Вызвали коменданта Кремля, который без особого энтузиазма выполнил распоряжение Молотова и открыл для нас пустующие апартаменты. Они имели совершенно нежилой вид. Всюду было прибрано, нигде ни папок, ни листка бумаги, как будто хозяин и не собирался сюда возвращаться. Но все телефоны работали, включая «кремлевку» и правительственную иногороднюю связь «ВЧ».

Когда мы остались одни, то не удержались от соблазна обследовать помещение, которое занимал всесильный шеф сталинской секретной службы.

Сначала посетитель входил в приемную, где сидела охрана. Справа дверь вела в секретариат, состоявший из двух сравнительно небольших комнат. Дверь слева открывалась в просторный зал заседаний с длинным столом. Затем шел собственно кабинет, к которому примыкала комната отдыха, и еще дальше — ванная и небольшой тамбурчик вроде кухни, где были раковина и газовая плитка. У Молотова помещение для отдыха было поскромнее, возможно, потому, что он, как и Сталин, да и большинство других членов политбюро, имел квартиру поблизости в Кремле. Мне приходилось там бывать, когда нарком хворал и надо было доложить какой-то срочный вопрос. Квартиры, в которые вожди революции въехали после того, как советское правительство перебралось из Петрограда в Москву, были довольно невзрачные, с низкими потолками, маленькими комнатами, обставленными старой мебелью, оставшейся еще от дореволюционных времен. Тогда эти квартиры занимала прислуга, поддерживавшая на должном уровне царские апартаменты в Кремле и обслуживавшая семью самодержца во время ее редких наездов в первопрестольную столицу.

Молодые вожди революции были непритязательны, и их вполне устраивало жилье бывшей царской челяди.
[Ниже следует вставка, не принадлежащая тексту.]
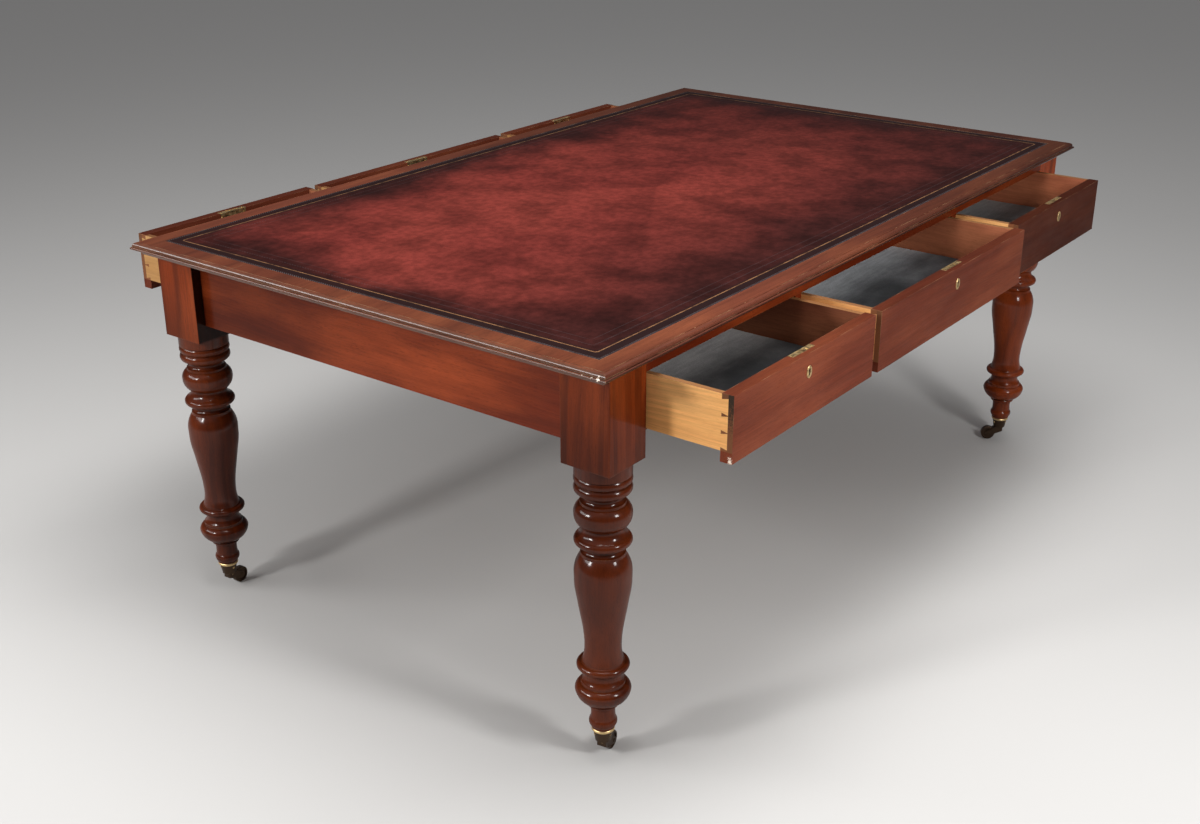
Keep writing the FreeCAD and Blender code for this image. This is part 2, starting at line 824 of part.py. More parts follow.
def caster_fork():
    """A solid yoke cut out round the wheel, with its axle and the pivot riveted over the cup's floor."""
    axle = Vector(caster_offset, 0, wheel_radius)
    front_top_corner = Vector(fork_length, 0, fork_top)
    back_low_corner = Vector(-fork_length, 0, fork_top - fork_depth)
    upper = tangent_angle(front_top_corner, axle, cheek_boss_radius, -1)
    lower = tangent_angle(back_low_corner, axle, cheek_boss_radius, 1) - 2 * math.pi

    def on_boss(angle):
        return axle + cheek_boss_radius * Vector(math.cos(angle), 0, math.sin(angle))

    back_top_corner = Vector(-fork_length, 0, fork_top)
    edges = [
        Part.makeLine(back_low_corner, back_top_corner),
        Part.makeLine(back_top_corner, front_top_corner),
        Part.makeLine(front_top_corner, on_boss(upper)),
        Part.Arc(on_boss(upper), on_boss((upper + lower) / 2), on_boss(lower)).toShape(),
        Part.makeLine(on_boss(lower), back_low_corner),
    ]
    yoke = Part.Face(Part.Wire(edges))
    yoke.translate(Vector(0, -fork_half_width, 0))
    yoke = yoke.extrude(Vector(0, 2 * fork_half_width, 0))
    heel = [edge for edge in yoke.Edges if edge.BoundBox.XMax < -fork_length / 2 and runs_up(edge)]
    yoke = yoke.makeFillet(fork_edge_radius, heel)
    wheel_room = Part.makeCylinder(
        wheel_radius + wheel_fork_gap,
        2 * slot_half_width,
        axle - Vector(0, slot_half_width, 0),
        ACROSS_Y,
    )
    axle_start = axle - Vector(0, fork_half_width + axle_head_thickness, 0)
    axle_length = 2 * (fork_half_width + axle_head_thickness)
    pin = Part.makeCylinder(axle_radius, axle_length, axle_start, ACROSS_Y)
    head = Part.makeCylinder(axle_head_radius, axle_head_thickness, axle_start, ACROSS_Y)
    disc_low = Vector(0, 0, fork_top - thrust_disc_thickness)
    disc = Part.makeCylinder(thrust_disc_radius, thrust_disc_thickness, disc_low)
    head_low = cup_bottom_height + cup_floor + pivot_head_gap
    pivot = Part.makeCylinder(pivot_radius, head_low - fork_top, Vector(0, 0, fork_top))
    pivot_head = Part.makeCylinder(pivot_head_radius, pivot_head_height, Vector(0, 0, head_low))
    return fuse([yoke.cut(wheel_room), pin, head, mirror_y(head), disc, pivot, pivot_head])


def caster_wheel():
    """A wheel turned with a proud rim and hub, about an axis along Y."""
    half = wheel_width / 2
    bore = axle_radius + running_clearance
    hub_half = slot_half_width - wheel_hub_gap
    web_half = half - wheel_recess
    rim_inner = wheel_radius - wheel_rim_width
    flat_radius = wheel_radius - wheel_rim_round
    flat_half = half - wheel_rim_round
    round_share = math.sqrt(0.5)
    bend = Vector(flat_radius + round_share * wheel_rim_round, flat_half + round_share * wheel_rim_round, 0)
    profile = [
        Vector(bore, 0, 0),
        Vector(bore, hub_half, 0),
        Vector(wheel_hub_radius, hub_half, 0),
        Vector(wheel_hub_radius, web_half, 0),
        Vector(rim_inner, web_half, 0),
        Vector(rim_inner, half, 0),
        Vector(flat_radius, half, 0),
    ]
    rim_edge = Vector(wheel_radius, flat_half, 0)
    rim_middle = Vector(wheel_radius, 0, 0)
    edges = Part.makePolygon(profile).Edges
    edges += [
        Part.Arc(profile[-1], bend, rim_edge).toShape(),
        Part.makeLine(rim_edge, rim_middle),
        Part.makeLine(rim_middle, profile[0]),
    ]
    half_wheel = Part.Face(Part.Wire(edges)).revolve(ORIGIN, ACROSS_Y, 360)
    wheel = fuse([half_wheel, mirror_y(half_wheel)])
    wheel.translate(Vector(caster_offset, 0, wheel_radius))
    return wheel


def make_casters():
    cup = caster_cup()
    fork = caster_fork()
    wheel = caster_wheel()
    cups = []
    for name, (side_x, side_y) in LEG_PLACES.items():
        foot = Vector(side_x * leg_axis_x, side_y * leg_axis_y, 0)
        placed = []
        for shape in (cup, fork, wheel):
            copy = shape.copy()
            copy.rotate(ORIGIN, UP, caster_heading[name])
            copy.translate(foot)
            placed.append(copy)
        cups.append(placed[0])
        save("caster_fork_" + name, [placed[1]])
        save("caster_wheel_" + name, [placed[2]])
    save("caster_cups", cups)


os.makedirs("parts", exist_ok=True)
make_top()
make_legs()
make_end_rails()
make_upper_rails()
make_lower_rails()
make_centre_rail()
make_dividers()
make_runners_and_guides()
make_kickers()
make_drawers()
make_casters()
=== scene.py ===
"""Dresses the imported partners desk: polished mahogany, tooled leather, lined drawers and old brass."""

import math
import random

import bmesh
import bpy
from bpy.props import FloatProperty, FloatVectorProperty, IntProperty, PointerProperty
from bpy.types import Operator, Panel, PropertyGroup
from mathutils import Matrix, Vector


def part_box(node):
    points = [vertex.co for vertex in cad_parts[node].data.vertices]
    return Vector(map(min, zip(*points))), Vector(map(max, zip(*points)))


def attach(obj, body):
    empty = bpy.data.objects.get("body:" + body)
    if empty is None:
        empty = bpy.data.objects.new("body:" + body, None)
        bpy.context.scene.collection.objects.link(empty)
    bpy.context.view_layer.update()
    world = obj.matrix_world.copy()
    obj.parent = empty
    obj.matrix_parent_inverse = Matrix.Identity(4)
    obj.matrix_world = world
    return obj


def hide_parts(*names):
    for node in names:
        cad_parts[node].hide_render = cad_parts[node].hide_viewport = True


bl_info = {
    "name": "Partners Desk",
    "version": (1, 0, 0),
    "blender": (4, 5, 0),
    "location": "3D View > Sidebar > Desk",
    "description": "Finishes the wood, leather, paper and brass of a partners desk with six drawers",
    "category": "Object",
}

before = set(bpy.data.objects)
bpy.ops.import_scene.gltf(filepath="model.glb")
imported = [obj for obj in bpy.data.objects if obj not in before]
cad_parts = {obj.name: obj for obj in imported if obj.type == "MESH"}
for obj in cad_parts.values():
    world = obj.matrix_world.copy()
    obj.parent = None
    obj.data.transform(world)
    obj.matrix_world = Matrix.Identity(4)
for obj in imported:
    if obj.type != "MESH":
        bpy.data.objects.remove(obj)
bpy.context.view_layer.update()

BANKS = {"front": -1, "back": 1}
COLUMNS = ("left", "centre", "right")
DRAWERS = [f"drawer_{bank}_{column}" for bank in BANKS for column in COLUMNS]
LEGS = ("front_left", "front_right", "back_left", "back_right")
# Where each wood is, and the colours of its bright figure, its main tone and its dark rings
WOODS = {
    "polished": ("in the mahogany", (0.29, 0.051, 0.012), (0.123, 0.0160, 0.0035), (0.047, 0.0068, 0.0025)),
    "front": ("in the drawer fronts", (0.24, 0.060, 0.026), (0.138, 0.030, 0.0145), (0.066, 0.0140, 0.0075)),
    "leg": ("in the turned legs", (0.150, 0.027, 0.0055), (0.066, 0.0100, 0.0016), (0.018, 0.0030, 0.0008)),
    "top": ("in the top's boards", (0.27, 0.080, 0.034), (0.145, 0.038, 0.019), (0.062, 0.018, 0.011)),
    "side": ("in the drawer sides", (0.92, 0.53, 0.210), (0.74, 0.37, 0.125), (0.55, 0.24, 0.075)),
    "inside": ("inside the drawers", (0.25, 0.090, 0.042), (0.16, 0.048, 0.023), (0.09, 0.025, 0.013)),
    "plain": ("in the bare carcase wood", (0.33, 0.18, 0.092), (0.22, 0.105, 0.050), (0.115, 0.050, 0.024)),
}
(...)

Но Берия, переведенный в Москву из Тбилиси, не въехал в такую квартиру. Ходили слухи, будто он убедил Сталина, что ему, как шефу государственной безопасности, лучше находиться вне Кремля, чтобы в случае диверсии или восстания руководить спасением членов политбюро. Так или иначе, «хозяин» разрешил ему занять особняк на углу улицы Качалова и Садового кольца. Создалась ситуация, когда главные вожди почти постоянно находились внутри Кремля, а Берия располагал определенной свободой и бесконтрольностью. Пользуясь этим, он держал специальную службу из доверенных людей, которые высматривали на улицах привлекательных молодых женщин и девушек. Его команда действовала совершенно бесцеремонно: машина останавливалась перед ничего не подозревавшей прохожей, офицер в форме госбезопасности любезно просил ее по важному делу сесть в машину, дверца захлопывалась — и очередная жертва бериевского сластолюбия вскоре оказывалась во внутреннем дворике особняка. Ее вводили в столовую, где предлагали угощения и напитки, а затем оставляли одну.

Недоумение жертвы длилось недолго. В комнате появлялся знакомый по портретам жабоподобный человек в пенсне и купальном халате. Он делал ей соответствующее предложение, а если она не соглашалась, то попросту насиловал. Офицер охраны, выпроваживавший ее из особняка, предупреждал, что за разглашение «тайны» она сама и ее семья будут сосланы в Сибирь.

И все молчали. Заговорили только после расстрела Берии.

В этой области Берия был своеобразный коллекционер. В его спальне обнаружили книгу учета с именами более пятисот женщин — его жертв.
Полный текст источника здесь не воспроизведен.